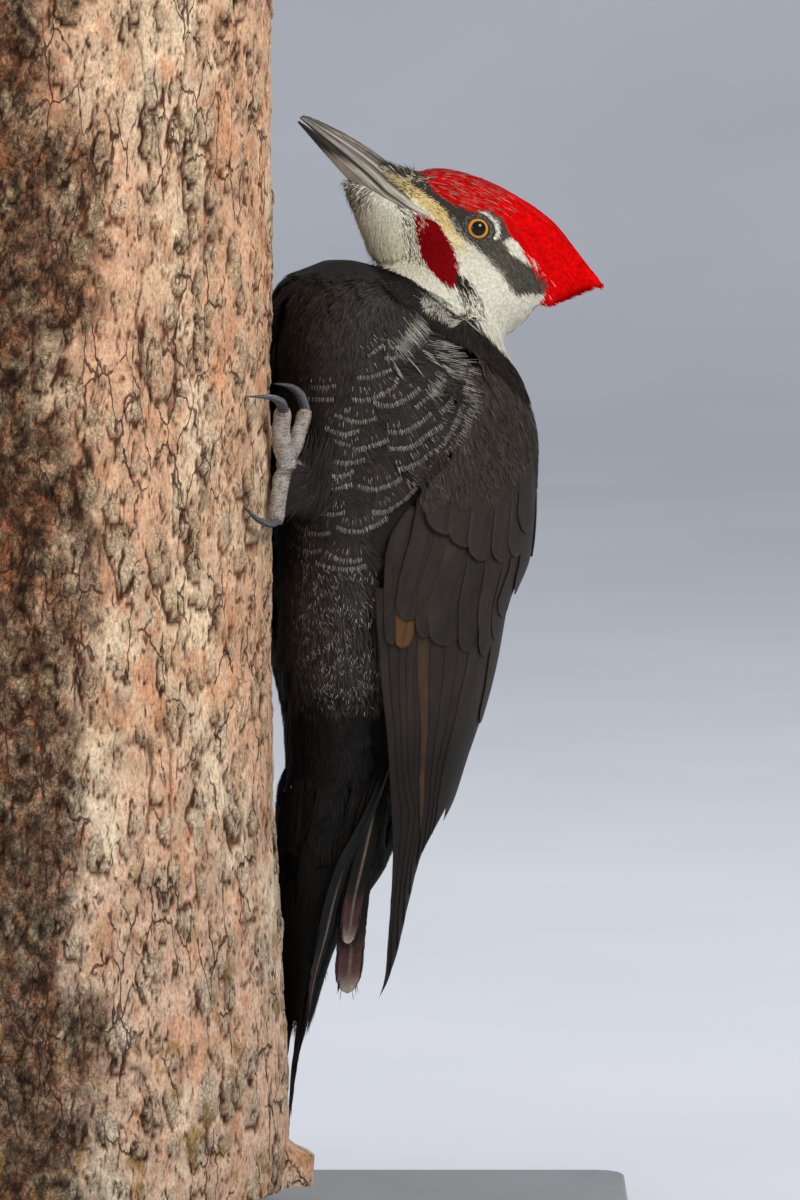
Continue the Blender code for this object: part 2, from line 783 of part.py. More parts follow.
def stand_base():
    """A flat plate with rounded corners."""
    long, wide, thick = BASE_SIZE
    outline = []
    for cx, cy, start in ((1, 1, 0), (-1, 1, 90), (-1, -1, 180), (1, -1, 270)):
        for a in spaced(start, start + 90, 4):
            outline.append(
                (
                    cx * (long / 2 - BASE_CORNER) + BASE_CORNER * math.cos(math.radians(a)),
                    cy * (wide / 2 - BASE_CORNER) + BASE_CORNER * math.sin(math.radians(a)),
                )
            )
    return loft([[Vector((x, y, z)) for x, y in outline] for z in (0, thick)])


def stand_rod(y):
    rings = []
    for z in (BASE_SIZE[2] + GAP, TRUNK_BOTTOM - GAP):
        middle = Vector((TRUNK_X, y, z))
        rings.append(ellipse(14, middle, Vector((ROD_RADIUS, 0, 0)), Vector((0, ROD_RADIUS, 0))))
    return loft(rings)


def main():
    for obj in list(bpy.data.objects):
        bpy.data.objects.remove(obj)
    upper, lower = mandible(UPPER_SHAPE, True), mandible(LOWER_SHAPE, False)
    eyes = {"left": eyeball(1), "right": eyeball(-1)}
    body = add_flesh((upper, lower), eyes.values())
    add("bill_upper", upper, "bill_horn")
    add("bill_lower", lower, "bill_horn")
    for name, side in (("left", 1), ("right", -1)):
        add(f"eye_{name}", eyes[name], "eye")
        add_wing(side, name, body)
        add_foot(side, name, body)
        for rank in TAIL:
            add(f"tail_{name}_{rank}", tail_feather(side, rank, body), "flight_feather")
    add("trunk_length", trunk(), "bark")
    base = add("stand_base", stand_base(), "stand", smooth=False)
    edge = base.modifiers.new("edge", "BEVEL")
    edge.width = BASE_EDGE
    edge.segments = 2
    add("stand_rod_front", stand_rod(-ROD_SPACING / 2), "stand")
    add("stand_rod_back", stand_rod(ROD_SPACING / 2), "stand")


main()
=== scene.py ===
"""Looks of the pileated woodpecker on its cut length of trunk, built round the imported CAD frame.

Frames, in metres with +Z up, repeat those of the CAD part:
  bird_point(d, l, u): d is distance out from the trunk's axis, l is to the bird's left, u is height.
  head_point(f, s, h): millimetres forward of the eyes, to the left, and up to the crown.
Skin first, then the coat as ribbons of barbs and hair, then vanes, bill, eyes, feet, bark and stage.
"""

import math

import bmesh
import bpy
import numpy as np
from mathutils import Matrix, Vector
from mathutils.bvhtree import BVHTree


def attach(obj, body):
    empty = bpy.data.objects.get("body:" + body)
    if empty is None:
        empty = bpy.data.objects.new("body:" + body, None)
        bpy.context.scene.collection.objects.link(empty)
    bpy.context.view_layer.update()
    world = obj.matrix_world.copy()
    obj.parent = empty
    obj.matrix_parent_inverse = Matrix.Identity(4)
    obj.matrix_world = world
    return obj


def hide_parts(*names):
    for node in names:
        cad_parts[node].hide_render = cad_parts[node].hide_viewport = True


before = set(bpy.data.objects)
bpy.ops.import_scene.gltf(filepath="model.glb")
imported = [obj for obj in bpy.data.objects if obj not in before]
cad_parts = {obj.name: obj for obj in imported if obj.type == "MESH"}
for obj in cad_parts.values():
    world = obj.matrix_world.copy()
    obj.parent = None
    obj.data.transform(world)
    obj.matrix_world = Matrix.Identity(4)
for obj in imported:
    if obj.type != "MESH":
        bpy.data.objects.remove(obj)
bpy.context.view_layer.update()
MM = 0.001
SEEDS = {"coat": 20, "long_coverts": 91, "undertail": 97, "thighs": 93, "flank": 77}
SEEDS |= {"wings": 41, "tail": 60, "nostrils": 8}
RNG = np.random.default_rng(SEEDS["coat"])

# ---------------------------------------------------------------- frames

TRUNK_X = -0.065
BIRD_TURN = math.radians(18)
HEAD_TURN = math.radians(12)
HEAD_RAISE = math.radians(34.8)
OUT = np.array([math.cos(BIRD_TURN), math.sin(BIRD_TURN), 0.0])
LEFT = np.array([math.sin(BIRD_TURN), -math.cos(BIRD_TURN), 0.0])
UP = np.array([0.0, 0.0, 1.0])
AXIS = np.array([TRUNK_X, 0.0, 0.0])
H_FORWARD = np.array(
    [
        -math.cos(HEAD_RAISE) * math.cos(HEAD_TURN),
        -math.cos(HEAD_RAISE) * math.sin(HEAD_TURN),
        math.sin(HEAD_RAISE),
    ]
)
H_LEFT = np.array([math.sin(HEAD_TURN), -math.cos(HEAD_TURN), 0.0])
H_UP = np.cross(H_FORWARD, H_LEFT)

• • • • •

Only the lines running from the line with "for name, side" through the line with "for node in" should be repeated, exactly and with both ends kept.

    for name, side in (("left", 1), ("right", -1)):
        add(f"eye_{name}", eyes[name], "eye")
        add_wing(side, name, body)
        add_foot(side, name, body)
        for rank in TAIL:
            add(f"tail_{name}_{rank}", tail_feather(side, rank, body), "flight_feather")
    add("trunk_length", trunk(), "bark")
    base = add("stand_base", stand_base(), "stand", smooth=False)
    edge = base.modifiers.new("edge", "BEVEL")
    edge.width = BASE_EDGE
    edge.segments = 2
    add("stand_rod_front", stand_rod(-ROD_SPACING / 2), "stand")
    add("stand_rod_back", stand_rod(ROD_SPACING / 2), "stand")


main()
=== scene.py ===
"""Looks of the pileated woodpecker on its cut length of trunk, built round the imported CAD frame.

Frames, in metres with +Z up, repeat those of the CAD part:
  bird_point(d, l, u): d is distance out from the trunk's axis, l is to the bird's left, u is height.
  head_point(f, s, h): millimetres forward of the eyes, to the left, and up to the crown.
Skin first, then the coat as ribbons of barbs and hair, then vanes, bill, eyes, feet, bark and stage.
"""

import math

import bmesh
import bpy
import numpy as np
from mathutils import Matrix, Vector
from mathutils.bvhtree import BVHTree


def attach(obj, body):
    empty = bpy.data.objects.get("body:" + body)
    if empty is None:
        empty = bpy.data.objects.new("body:" + body, None)
        bpy.context.scene.collection.objects.link(empty)
    bpy.context.view_layer.update()
    world = obj.matrix_world.copy()
    obj.parent = empty
    obj.matrix_parent_inverse = Matrix.Identity(4)
    obj.matrix_world = world
    return obj


def hide_parts(*names):
    for node in names:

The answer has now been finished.